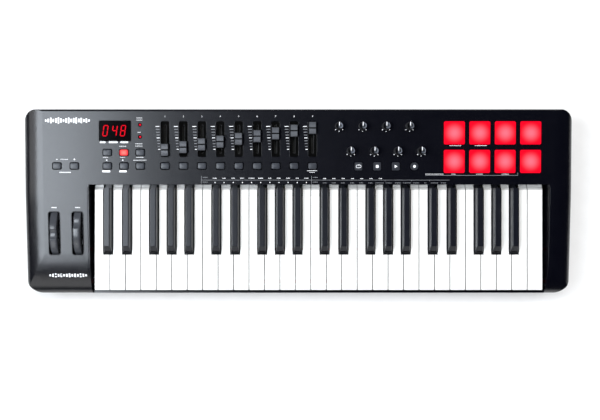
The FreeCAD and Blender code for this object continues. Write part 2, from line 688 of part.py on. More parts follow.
def stop_rail(y, centres, blade_half):
    """An upright rail with a window for each key's toe and a blade that guides the key from inside."""
    rail = box(BED_X, about(y, RAIL_THICKNESS), (CHASSIS_Z[0], RAIL_TOP_Z))
    ledge = box(BED_X, (y - RAIL_THICKNESS / 2 - LEDGE_REACH, y), (WINDOW_TOP_Z, RAIL_TOP_Z))
    windows = [box(about(x, 10.0), about(y, 20), (CHASSIS_Z[1], WINDOW_TOP_Z)) for x in centres]
    blade_y, blade_z = about(y, RAIL_THICKNESS), (RAIL_TOP_Z - 1, BLADE_TOP_Z)
    blades = [box(about(x, 2 * blade_half), blade_y, blade_z) for x in centres]
    return rail.fuse(ledge).cut(group(windows)).multiFuse(blades)


def keybed_chassis():
    plate = box(BED_X, CHASSIS_Y, CHASSIS_Z)
    shelf = box(BED_X, (-127.0, -119.0), (CHASSIS_Z[0], SHELF_TOP_Z))
    comb = box(BED_X, about(PIVOT_Y, COMB_THICKNESS), (CHASSIS_Z[0], PIVOT_Z + 4.5))
    slots = [box(about(x, TAIL_WIDTH + 0.8), (PIVOT_Y - 8, PIVOT_Y + 8), (40, 100)) for x in every_tail()]
    comb = comb.cut(group(slots + [key_pivot_rod()]))
    whites = stop_rail(WHITE_RAIL_Y, white_centres(), (WHITE_PITCH - KEY_GAP) / 2 - SKIRT - 0.3)
    sharps = stop_rail(SHARP_RAIL_Y, sharp_axes(), SHARP_BASE / 2 - SKIRT - 0.3)
    posts = []
    for i in range(9):
        x = BED_X[0] + 10 + i * (BED_X[1] - BED_X[0] - 20) / 8
        for y in CONTACT_BOARD_Y:
            inward = 3 if y == CONTACT_BOARD_Y[0] else -3
            posts.append(box(about(x, 5), about(y + inward, 5), (CHASSIS_Z[0], CONTACT_BOARD_Z)))
    whole = plate.multiFuse([shelf, comb, whites, sharps] + posts).removeSplitter()
    return whole.cut(group(stake_holes(CHASSIS_STAKES, CHASSIS_Z)))


def key_pivot_rod():
    return rod(Vec(BED_X[0] + 1, PIVOT_Y, PIVOT_Z), Vec(BED_X[1] - 1, PIVOT_Y, PIVOT_Z), ROD_RADIUS)


def key_contact_board():
    return box((BED_X[0] + 2, BED_X[1] - 2), CONTACT_BOARD_Y, (CONTACT_BOARD_Z, CONTACT_BOARD_Z + BOARD))


def key_contact_domes():
    """A silicone strip for each octave, with one dome below each key's plunger."""
    base_z = CONTACT_BOARD_Z + BOARD
    tails = every_tail()
    strips = []
    for octave in range(OCTAVES):
        mine = tails[octave * 12:octave * 12 + 12] + (tails[-1:] if octave == OCTAVES - 1 else [])
        strip = box((mine[0] - 5.8, mine[-1] + 5.8), (PLUNGER_Y - 8, PLUNGER_Y + 8), (base_z, base_z + 1))
        domes = [Part.makeCone(4.8, 3.2, DOME_HEIGHT, Vec(x, PLUNGER_Y, base_z + 1)) for x in mine]
        strips.append(strip.multiFuse(domes))
    return group(strips)


def key_return_springs():
    """A bent leaf spring under every key, from the chassis to the key's arm."""
    foot_z = CHASSIS_Z[1]
    tip_z = SKIRT_BOTTOM_Z - 0.1
    outline = [
        (70, foot_z),
        (60, foot_z),
        (45, tip_z),
        (45.9, tip_z),
        (60.6, foot_z + 0.6),
        (70, foot_z + 0.6),
    ]
    return group([extrude_yz(outline, about(x, 6.0)) for x in every_tail()])


def key_stop_felts():
    """Felt under the rails' ledges for the up-stops, and on the shelf and rear rail for the down-stops."""
    strips = []
    for y in (WHITE_RAIL_Y, SHARP_RAIL_Y):
        front = y - RAIL_THICKNESS / 2
        strips.append(box(BED_X, (front - LEDGE_REACH, front), (WINDOW_TOP_Z - FELT, WINDOW_TOP_Z)))
    strips.append(box(BED_X, (-126.0, -120.0), (SHELF_TOP_Z, SHELF_TOP_Z + FELT)))
    front = SHARP_RAIL_Y - RAIL_THICKNESS / 2
    strips.append(box(BED_X, (front - LEDGE_REACH, front), (RAIL_TOP_Z, RAIL_TOP_Z + FELT)))
    return group(strips)


# ================================================================ control panel parts
def fader_x(i):
    return FADER_CENTRE_X + (i - (FADER_COUNT - 1) / 2) * FADER_PITCH


def fader_v(i):
    """The sliders stand in a rising line, from the low end of the travel to the high end."""
    return FADER_V + FADER_TRAVEL * (i / (FADER_COUNT - 1) - 0.5)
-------
Repeat the data above exactly.

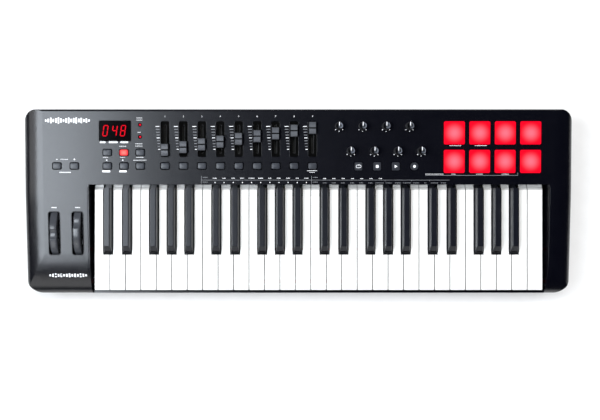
The FreeCAD and Blender code for this object continues. Write part 2, from line 688 of part.py on. More parts follow.
def stop_rail(y, centres, blade_half):
    """An upright rail with a window for each key's toe and a blade that guides the key from inside."""
    rail = box(BED_X, about(y, RAIL_THICKNESS), (CHASSIS_Z[0], RAIL_TOP_Z))
    ledge = box(BED_X, (y - RAIL_THICKNESS / 2 - LEDGE_REACH, y), (WINDOW_TOP_Z, RAIL_TOP_Z))
    windows = [box(about(x, 10.0), about(y, 20), (CHASSIS_Z[1], WINDOW_TOP_Z)) for x in centres]
    blade_y, blade_z = about(y, RAIL_THICKNESS), (RAIL_TOP_Z - 1, BLADE_TOP_Z)
    blades = [box(about(x, 2 * blade_half), blade_y, blade_z) for x in centres]
    return rail.fuse(ledge).cut(group(windows)).multiFuse(blades)


def keybed_chassis():
    plate = box(BED_X, CHASSIS_Y, CHASSIS_Z)
    shelf = box(BED_X, (-127.0, -119.0), (CHASSIS_Z[0], SHELF_TOP_Z))
    comb = box(BED_X, about(PIVOT_Y, COMB_THICKNESS), (CHASSIS_Z[0], PIVOT_Z + 4.5))
    slots = [box(about(x, TAIL_WIDTH + 0.8), (PIVOT_Y - 8, PIVOT_Y + 8), (40, 100)) for x in every_tail()]
    comb = comb.cut(group(slots + [key_pivot_rod()]))
    whites = stop_rail(WHITE_RAIL_Y, white_centres(), (WHITE_PITCH - KEY_GAP) / 2 - SKIRT - 0.3)
    sharps = stop_rail(SHARP_RAIL_Y, sharp_axes(), SHARP_BASE / 2 - SKIRT - 0.3)
    posts = []
    for i in range(9):
        x = BED_X[0] + 10 + i * (BED_X[1] - BED_X[0] - 20) / 8
        for y in CONTACT_BOARD_Y:
            inward = 3 if y == CONTACT_BOARD_Y[0] else -3
            posts.append(box(about(x, 5), about(y + inward, 5), (CHASSIS_Z[0], CONTACT_BOARD_Z)))
    whole = plate.multiFuse([shelf, comb, whites, sharps] + posts).removeSplitter()
    return whole.cut(group(stake_holes(CHASSIS_STAKES, CHASSIS_Z)))


def key_pivot_rod():
    return rod(Vec(BED_X[0] + 1, PIVOT_Y, PIVOT_Z), Vec(BED_X[1] - 1, PIVOT_Y, PIVOT_Z), ROD_RADIUS)


def key_contact_board():
    return box((BED_X[0] + 2, BED_X[1] - 2), CONTACT_BOARD_Y, (CONTACT_BOARD_Z, CONTACT_BOARD_Z + BOARD))


def key_contact_domes():
    """A silicone strip for each octave, with one dome below each key's plunger."""
    base_z = CONTACT_BOARD_Z + BOARD
    tails = every_tail()
    strips = []
    for octave in range(OCTAVES):
        mine = tails[octave * 12:octave * 12 + 12] + (tails[-1:] if octave == OCTAVES - 1 else [])
        strip = box((mine[0] - 5.8, mine[-1] + 5.8), (PLUNGER_Y - 8, PLUNGER_Y + 8), (base_z, base_z + 1))
        domes = [Part.makeCone(4.8, 3.2, DOME_HEIGHT, Vec(x, PLUNGER_Y, base_z + 1)) for x in mine]
        strips.append(strip.multiFuse(domes))
    return group(strips)


def key_return_springs():
    """A bent leaf spring under every key, from the chassis to the key's arm."""
    foot_z = CHASSIS_Z[1]
    tip_z = SKIRT_BOTTOM_Z - 0.1
    outline = [
        (70, foot_z),
        (60, foot_z),
        (45, tip_z),
        (45.9, tip_z),
        (60.6, foot_z + 0.6),
        (70, foot_z + 0.6),
    ]
    return group([extrude_yz(outline, about(x, 6.0)) for x in every_tail()])


def key_stop_felts():
    """Felt under the rails' ledges for the up-stops, and on the shelf and rear rail for the down-stops."""
    strips = []
    for y in (WHITE_RAIL_Y, SHARP_RAIL_Y):
        front = y - RAIL_THICKNESS / 2
        strips.append(box(BED_X, (front - LEDGE_REACH, front), (WINDOW_TOP_Z - FELT, WINDOW_TOP_Z)))
    strips.append(box(BED_X, (-126.0, -120.0), (SHELF_TOP_Z, SHELF_TOP_Z + FELT)))
    front = SHARP_RAIL_Y - RAIL_THICKNESS / 2
    strips.append(box(BED_X, (front - LEDGE_REACH, front), (RAIL_TOP_Z, RAIL_TOP_Z + FELT)))
    return group(strips)


# ================================================================ control panel parts
def fader_x(i):
    return FADER_CENTRE_X + (i - (FADER_COUNT - 1) / 2) * FADER_PITCH


def fader_v(i):
    """The sliders stand in a rising line, from the low end of the travel to the high end."""
    return FADER_V + FADER_TRAVEL * (i / (FADER_COUNT - 1) - 0.5)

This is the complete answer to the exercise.